Lepskii Principle for Distributed Kernel Ridge Regression
Shao-Bo Lin
TL;DR
This work tackles adaptive parameter selection in distributed kernel ridge regression under data privacy constraints. By integrating the Lepskii balancing principle with a non-private communication protocol, it yields Lep-AdaDKRR, which uses double-weighted averaging to synthesize local estimates without sharing raw data.

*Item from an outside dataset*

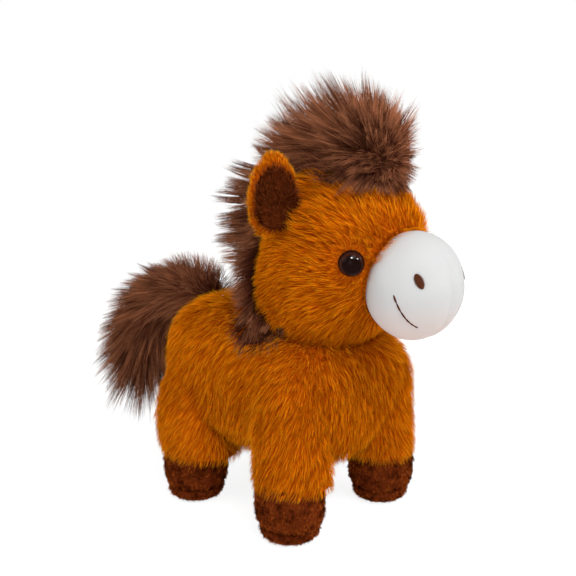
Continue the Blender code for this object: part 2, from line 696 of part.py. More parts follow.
def main():
    """Builds the whole toy."""
    clear_scene()
    plush = finish("orange_plush", ORANGE_PLUSH, CLOTH_ROUGHNESS)
    pile = finish("brown_long_pile", BROWN_PILE, CLOTH_ROUGHNESS)
    velboa = finish("white_short_nap", WHITE_VELBOA, CLOTH_ROUGHNESS)
    nap = finish("brown_short_nap", HOOF_BROWN, CLOTH_ROUGHNESS)
    lining_cloth = finish("ear_lining_nap", LINING_BROWN, CLOTH_ROUGHNESS)
    thread = finish("brown_thread", THREAD_BROWN, CLOTH_ROUGHNESS)
    bead = finish("eye_plastic", EYE_BLACK, EYE_ROUGHNESS)
    filling = finish("polyester_stuffing", STUFFING_WHITE, CLOTH_ROUGHNESS)
    clear = finish("washer_plastic", WASHER_CLEAR, PLASTIC_ROUGHNESS)

    torso = torso_form()
    head = head_form()
    muzzle = muzzle_form(head)
    torso_seam = cutter("torso_seam", form_mesh(torso, TORSO_FACETS, SEAM_GAP))
    torso_hollow = cutter("torso_hollow", form_mesh(torso, TORSO_CORE_FACETS, -PILE_WALL))
    head_seam = cutter("head_seam", form_mesh(head, HEAD_FACETS, SEAM_GAP))
    head_hollow = cutter("head_hollow", form_mesh(head, HEAD_CORE_FACETS, -PILE_WALL))
    muzzle_seam = cutter("muzzle_seam", form_mesh(muzzle, MUZZLE_FACETS, SEAM_GAP))
    muzzle_hollow = cutter("muzzle_hollow", form_mesh(muzzle, MUZZLE_CORE_FACETS, -MUZZLE_WALL))

    leg_x = TORSO_WIDTH / 2 - LEG_SIDE_INSET
    leg_y = TORSO_LENGTH / 2 - LEG_END_INSET
    leg_hollows = []
    for end, y_side in ENDS.items():
        for side, x_side in SIDES.items():
            leg_hollows.append(build_leg(f"{end}_{side}", x_side * leg_x, y_side * leg_y,
                                         torso_seam, head_seam, torso_hollow, plush, nap,
                                         filling))
    build_torso(torso, torso_hollow, (head_hollow, *leg_hollows), plush, filling)
    cover, stuffing = build_head(head, head_hollow, torso_seam, torso_hollow, muzzle_hollow, plush,
                                 filling)
    build_muzzle(muzzle, muzzle_hollow, head_seam, head_hollow, velboa, filling)
    build_nostrils(muzzle, muzzle_seam, thread)
    build_smile(muzzle, thread)
    build_eyes(head, cover, stuffing, bead, clear)
    build_ears(head, plush, lining_cloth)
    forelock = build_forelock(head, head_seam, pile)
    forelock_seam = cutter("forelock_seam", form_mesh(forelock, FORELOCK_FACETS, SEAM_GAP))
    build_mane(head, (head_seam, torso_seam, forelock_seam), pile)
    build_tail(torso, pile)
    stand_in_the_middle()


main()
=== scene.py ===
"""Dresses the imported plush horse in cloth, pile, stitching and moulded eyes.

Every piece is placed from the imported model's own boxes, joints and solids. The horse faces -Y, and
+X is its left side. The coat is real strands: each is a closed, tapered, three-sided hair that is
copied from one template, combed over the stuffed skins and drawn together into tufts.
"""

import json
import logging
import math
from collections.abc import Sequence
from dataclasses import dataclass, field, replace
from enum import Enum

import bmesh
import bpy
import numpy as np
from mathutils import Matrix, Vector, noise
from mathutils.bvhtree import BVHTree
from mathutils.kdtree import KDTree


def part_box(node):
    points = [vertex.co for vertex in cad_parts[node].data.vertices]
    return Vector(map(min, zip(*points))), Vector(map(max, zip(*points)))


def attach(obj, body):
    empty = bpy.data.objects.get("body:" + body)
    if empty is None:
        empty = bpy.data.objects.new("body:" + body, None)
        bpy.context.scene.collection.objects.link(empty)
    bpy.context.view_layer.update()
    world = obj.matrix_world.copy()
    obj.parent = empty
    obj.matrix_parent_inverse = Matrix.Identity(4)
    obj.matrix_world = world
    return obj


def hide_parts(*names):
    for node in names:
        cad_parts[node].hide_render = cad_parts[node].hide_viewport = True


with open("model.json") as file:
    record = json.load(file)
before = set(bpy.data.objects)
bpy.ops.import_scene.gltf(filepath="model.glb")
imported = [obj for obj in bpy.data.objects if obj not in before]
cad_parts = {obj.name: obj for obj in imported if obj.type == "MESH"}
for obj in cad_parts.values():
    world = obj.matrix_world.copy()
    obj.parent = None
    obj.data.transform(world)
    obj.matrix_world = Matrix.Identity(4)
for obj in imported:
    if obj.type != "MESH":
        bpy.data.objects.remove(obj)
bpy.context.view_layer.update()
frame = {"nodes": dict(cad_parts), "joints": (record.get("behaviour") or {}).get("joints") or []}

log = logging.getLogger("plush_horse")

Array = np.ndarray
Colour = tuple[float, float, float]

SIDES = {"left": 1, "right": -1}
CORNERS = ("front_left", "front_right", "rear_left", "rear_right")
DOWN = np.array((0.0, 0.0, -1.0))
FORWARDS = np.array((0.0, -1.0, 0.0))
WHITE: Colour = (1.0, 1.0, 1.0)
WELD = 1e-6
NOISE_SEED = 5
PILE_UV = "OFBake"
MIDDLE_TONE = 0.56
# Lower tone of the lock over the right shoulder: painted shade below the head.
LOCK_SHADOW_TONE = 0.52
LOCK_AREA = 0.0012
TONE_RANGE = (0.02, 0.98)


class Slot(Enum):
    """Material slots of the record, one for each kind of finish."""

    COAT = "orange_plush"
    LONG_PILE = "brown_long_pile"
    MUZZLE = "white_short_nap"
    HOOF = "brown_short_nap"
    LINING = "ear_lining_nap"
    THREAD = "brown_thread"
    EYE = "eye_plastic"


# Small vector helpers


def unit(vectors: Array) -> Array:
    """Scales each row to length one, and leaves rows of no length alone."""
    length = np.linalg.norm(vectors, axis=-1, keepdims=True)
    return vectors / np.maximum(length, 1e-12)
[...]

The authors prove rate-optimal adaptive guarantees: the global estimator achieves $\mathbb{E}\|\overline{f}_{D,\boldsymbol{\lambda}^*}-f_\rho\|_\rho^2 \lesssim |D|^{-\frac{2r}{2r+s}}$ and $\mathbb{E}\|\overline{f}_{D,\boldsymbol{\lambda}^*}-f_\rho\|_K^2 \lesssim |D|^{-\frac{2r-1}{2r+s}}$ for $r\in[\tfrac{1}{2},1]$, $s\in[0,1]$, and block sizes $|D_j|$ satisfying a mild growth condition. The method remains data-private, does not require equal block sizes, and achieves adaptation to the regression function regularity and kernel capacity, bridging theory and privacy-preserving practice in distributed learning. The results also discuss a saturation phenomenon and outline extensions to broader kernel-based algorithms. Overall, Lep-AdaDKRR provides a principled, adaptively optimal approach for distributed kernel learning without exchanging private data.
Abstract
Parameter selection without communicating local data is quite challenging in distributed learning, exhibing an inconsistency between theoretical analysis and practical application of it in tackling distributively stored data. Motivated by the recently developed Lepskii principle and non-privacy communication protocol for kernel learning, we propose a Lepskii principle to equip distributed kernel ridge regression (DKRR) and consequently develop an adaptive DKRR with Lepskii principle (Lep-AdaDKRR for short) by using a double weighted averaging synthesization scheme. We deduce optimal learning rates for Lep-AdaDKRR and theoretically show that Lep-AdaDKRR succeeds in adapting to the regularity of regression functions, effective dimension decaying rate of kernels and different metrics of generalization, which fills the gap of the mentioned inconsistency between theory and application.